As Covid-19 pandemic throws millions out of work and devastates economies across Europe, some governments struggle with the delicate balance between keeping people safe from a highly contagious virus and making sure they can still make a living.
Spain, one of the countries worst hit by the global coronavirus epidemic, on Monday started to ease tough lockdown restrictions that have kept people confined to their homes for more than a month and put a brake on economic activity.
Spain's cumulative death toll from the coronavirus rose to 17,489 on Monday, up 517 from 16,972 on Sunday, the health ministry said. Confirmed cases totalled 169,496, up from 166,019 the previous day.
However, this was the smallest proportional daily increase in the number of deaths and new infections.
With signs indicating the situation was taking a tentative turn for the better, some businesses, including construction and manufacturing, were allowed to reopen.
But most of the population were still confined to their homes, and shops, bars and public spaces will remain closed until at least April 26.
People at main transport hubs were handed face masks by police as they went to work on Monday morning.

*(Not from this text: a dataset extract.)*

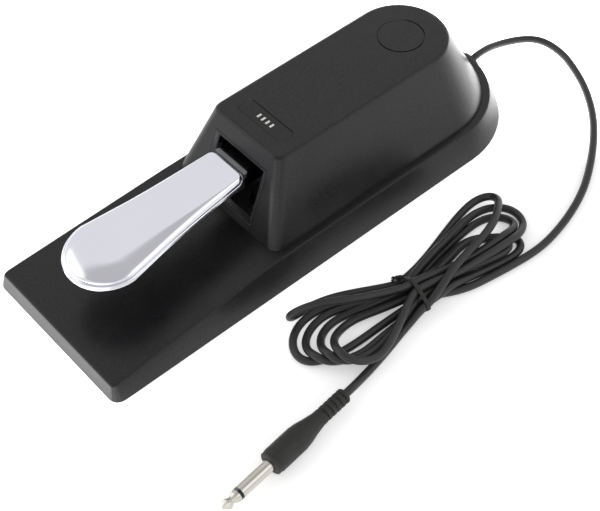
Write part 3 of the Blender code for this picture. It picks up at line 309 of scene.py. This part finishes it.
def chrome():
    """Bright plating with the faint waves of a polished pressing and a few dull wipe marks."""
    nodes = Nodes(bpy.data.materials.new("chrome_plating"))
    nodes.shader.inputs["Metallic"].default_value = 1
    tint = nodes.mix(nodes.noise(25), (0.79, 0.79, 0.86), (0.83, 0.83, 0.89))
    gloss = nodes.map_range(nodes.noise(60, 5, (1, 0.3, 1)), 0.35, 0.8, 0.10, 0.19)
    waves = nodes.bump(nodes.noise(45, 1), 0.06 * MM, 0.5)
    return nodes.finish(tint, gloss, waves)


def worn_metal(name, dark, light, roughness, stretch=(1, 1, 1), scale=350, depth=0.02 * MM):
    """Bare or plated metal with fine streaks along one direction and cloudy gloss."""
    nodes = Nodes(bpy.data.materials.new(name))
    nodes.shader.inputs["Metallic"].default_value = 1
    tint = nodes.mix(nodes.noise(90, 4), dark, light)
    gloss = nodes.map_range(nodes.noise(130, 4), 0.3, 0.7, roughness - 0.06, roughness + 0.08)
    streaks = nodes.bump(nodes.noise(scale, 3, stretch), depth, 0.5, nodes.soft_edges(METAL_EDGE))
    return nodes.finish(tint, gloss, streaks)


def arm_metal():
    """Grey zinc plate; the beam behind the cap, inside the housing, is painted near black as painted shade.
    """
    nodes = Nodes(bpy.data.materials.new("grey_metal"))
    nodes.shader.inputs["Metallic"].default_value = 1
    split = nodes.add("ShaderNodeSeparateXYZ")
    nodes.link(nodes.place(), split.inputs["Vector"])
    inside = nodes.map_range(split.outputs["Y"], ARM_STRIP_END_Y, ARM_STRIP_END_Y + ARM_STRIP_FADE, 0, 1)
    zinc = nodes.mix(nodes.noise(90, 4), (0.17, 0.17, 0.18), (0.24, 0.24, 0.25))
    # painted shade: behind ARM_STRIP_END_Y, inside the housing, the arm goes near black
    tint = nodes.mix(inside, (0, 0, 0), (0.012, 0.012, 0.012))
    nodes.link(zinc, tint.node.inputs["A"])
    gloss = nodes.map_range(nodes.noise(130, 4), 0.3, 0.7, 0.36, 0.50)
    return nodes.finish(tint, gloss, nodes.bump(nodes.noise(400, 3, (1, 0.3, 1)), 0.02 * MM, 0.5))


def soft_plastic(name, colour, roughness, scale, depth, ior=1.45):
    """Vinyl, rubber or nylon: a matt skin with small pits and faint rub marks."""
    nodes = Nodes(bpy.data.materials.new(name))
    nodes.shader.inputs["IOR"].default_value = ior
    tint = nodes.mix(nodes.noise(120, 3), colour, [c * 1.3 for c in colour])
    gloss = nodes.map_range(nodes.noise(200, 3), 0.3, 0.7, roughness - 0.07, roughness + 0.07)
    pits = nodes.bump(nodes.noise(scale, 2), depth, 0.6, nodes.soft_edges(PLASTIC_EDGE))
    return nodes.finish(tint, gloss, pits)


def make_materials():
    """One material for each of the record's material slots."""
    return {
        "black_plastic": moulded_plastic("black_plastic", (0.0075, 0.0075, 0.0085), 0.30),
        "dark_plastic": moulded_plastic("dark_plastic", (0.010, 0.010, 0.011), 0.42),
        "badge_black": moulded_plastic("badge_black", (0.006, 0.006, 0.007), 0.22),
        "chrome": chrome(),
        "grey_metal": arm_metal(),
        "zinc_steel": worn_metal("zinc_steel", (0.50, 0.51, 0.52), (0.64, 0.65, 0.66), 0.34, (1, 0.2, 1)),
        "nickel": worn_metal("nickel", (0.56, 0.54, 0.49), (0.65, 0.625, 0.58), 0.19, (0.3, 4, 0.3), 500,
                             0.006 * MM),
        "nylon": soft_plastic("nylon", (0.62, 0.61, 0.57), 0.48, 900, 0.02 * MM),
        "rubber": soft_plastic("rubber", (0.014, 0.014, 0.013), 0.55, 1300, 0.04 * MM),
        "cord_vinyl": soft_plastic("cord_vinyl", (0.018, 0.018, 0.0175), 0.36, 1500, 0.03 * MM),
        "red_vinyl": soft_plastic("red_vinyl", (0.42, 0.016, 0.014), 0.42, 1500, 0.02 * MM),
    }


JOIN_DISTANCE = 0.005 * MM
SHARP_ANGLE = math.radians(24)      # edges between facets that turn more than this stay sharp


def smoothing_group():
    """Joins the facets of a CAD node and shades its round faces smooth."""
    group = bpy.data.node_groups.new("smooth_rounds", "GeometryNodeTree")
    for direction in ("INPUT", "OUTPUT"):
        group.interface.new_socket("Geometry", in_out=direction, socket_type="NodeSocketGeometry")
    start, end, merge, normals, angle, compare = [group.nodes.new(kind) for kind in (
        "NodeGroupInput", "NodeGroupOutput", "GeometryNodeMergeByDistance", "GeometryNodeSetMeshNormal",
        "GeometryNodeInputMeshEdgeAngle", "FunctionNodeCompare")]
    merge.inputs["Distance"].default_value = JOIN_DISTANCE
    compare.inputs["B"].default_value = SHARP_ANGLE
    normals.mode = "SHARPNESS"
    normals.inputs["Remove Custom"].default_value = True
    normals.inputs["Face Sharpness"].default_value = False
    group.links.new(start.outputs[0], merge.inputs["Geometry"])
    group.links.new(merge.outputs["Geometry"], normals.inputs["Mesh"])
    group.links.new(angle.outputs["Unsigned Angle"], compare.inputs["A"])
    group.links.new(compare.outputs["Result"], normals.inputs["Edge Sharpness"])
    group.links.new(normals.outputs["Mesh"], end.inputs[0])
    return group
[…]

"The health of workers must be guaranteed. If this is minimally affected, activity cannot restart," Interior Minister Fernando Grande-Marlaska told Cadena Ser radio station.
Lockdown restrictions have helped slow a spiralling death rate that reached its peak in early April, but they have tested the resolve of people cooped up inside their homes.
"You finally convince yourself that we are at home for a good cause," said Benito Guerrero, 28-year-old communication consultant still locked at home in Madrid.
"I wouldn't want to go back to work again until it is strictly necessary since that would put my health and others at risk."
Senior politicians in Germany have begun debating a potential easing of restrictions imposed over the coronavirus epidemic ahead of a meeting with Chancellor Angela Merkel on Wednesday.
On Monday, Merkel and premiers of Germany's 16 states expect to get recommendations from the German National Academy of Sciences that the chancellor has said will weigh heavily in considerations for a possible loosening in movement and social distancing rules in place since around mid-March.
The discussion takes place as the number of new infections and deaths declines in Germany, which has weathered the pandemic better than European neighbours Italy, Spain and France.
But Germany's export-driven economy –– Europe's largest –– has been hit hard and is estimated to contract 9.8% in the second quarter, the biggest decline since records began in 1970 and more than double the decline seen during the global financial crisis in 2009.
Merkel will discuss the recommendations of the science academy with her cabinet on Tuesday. On Wednesday, she will hold a video conference with the state governors to discuss a possible path out of the lockdown and how to manage the recession it is expected to cause.
The United Kingdom
Unlike the other European countries, the United Kingdom is still struggling with an increasing number of deaths and cases.
As the coronavirus pandemic continues to expand across the globe and the death toll steadily rises, the UK might become the worst-hit country in Europe, according to some experts.
The country has been in a lockdown for the past three weeks with police enforcement and social distancing measures in place to slow the spread of the virus.
Despite all this, the daily death toll has been near 1,000 for the past few days.
At least one expert thinks the country will lose many people and the total number of deaths by the end of the outbreak will be worse than two hard-hit countries, Italy and Spain.
Italian authorities ordered an even stronger crackdown on anyone trying to escape the lockdown over the Easter holidays, moving to second homes or for family reunions.
Checks have been intensified, with police checkpoints on the main roads and highways and drones used to monitor people’s movements.
On the Saturday before Easter, over 280,000 people were checked and more than 12,500 fined in the largely Catholic nation, up 20 percent from Friday, according to the latest Interior Ministry data.
Prime Minister Giuseppe Conte expressed his gratitude in a Facebook post.
“The sacrifices that each of us makes on this important Sunday are a gesture of authentic attachment to what really matters,” Conte said. “Together we will make it.”
The government is already planning how to handle the so-called “phase 2,” which will follow the emergency and will assist Italian citizens and businesses in a recovery.
Authorities in Greece say they are concerned about indications of a build-up of migrants and refugees on the Turkish coast near Greek islands despite movement restrictions in effect in both countries aimed at stopping the spread of Covid-19.
“We have seen signs of activity on the shores facing (the islands),” Stelios Petsas, the Greek government spokesman, said. “We will ... continue to do whatever it takes to defend our sovereign rights and guard the borders of Greece and Europe.”
The Greek islands last year were the European Union’s busiest entry point for illegal migration, according to the border protection agency Frontex.
In early March, daily clashes broke out at the Greek-Turkish land border after the Turkish government said it would no longer stop migrants and refugees heading to Europe.
Greek Defence Ministry officials say the military has remained on alert at the land and sea borders with Turkey since that crisis.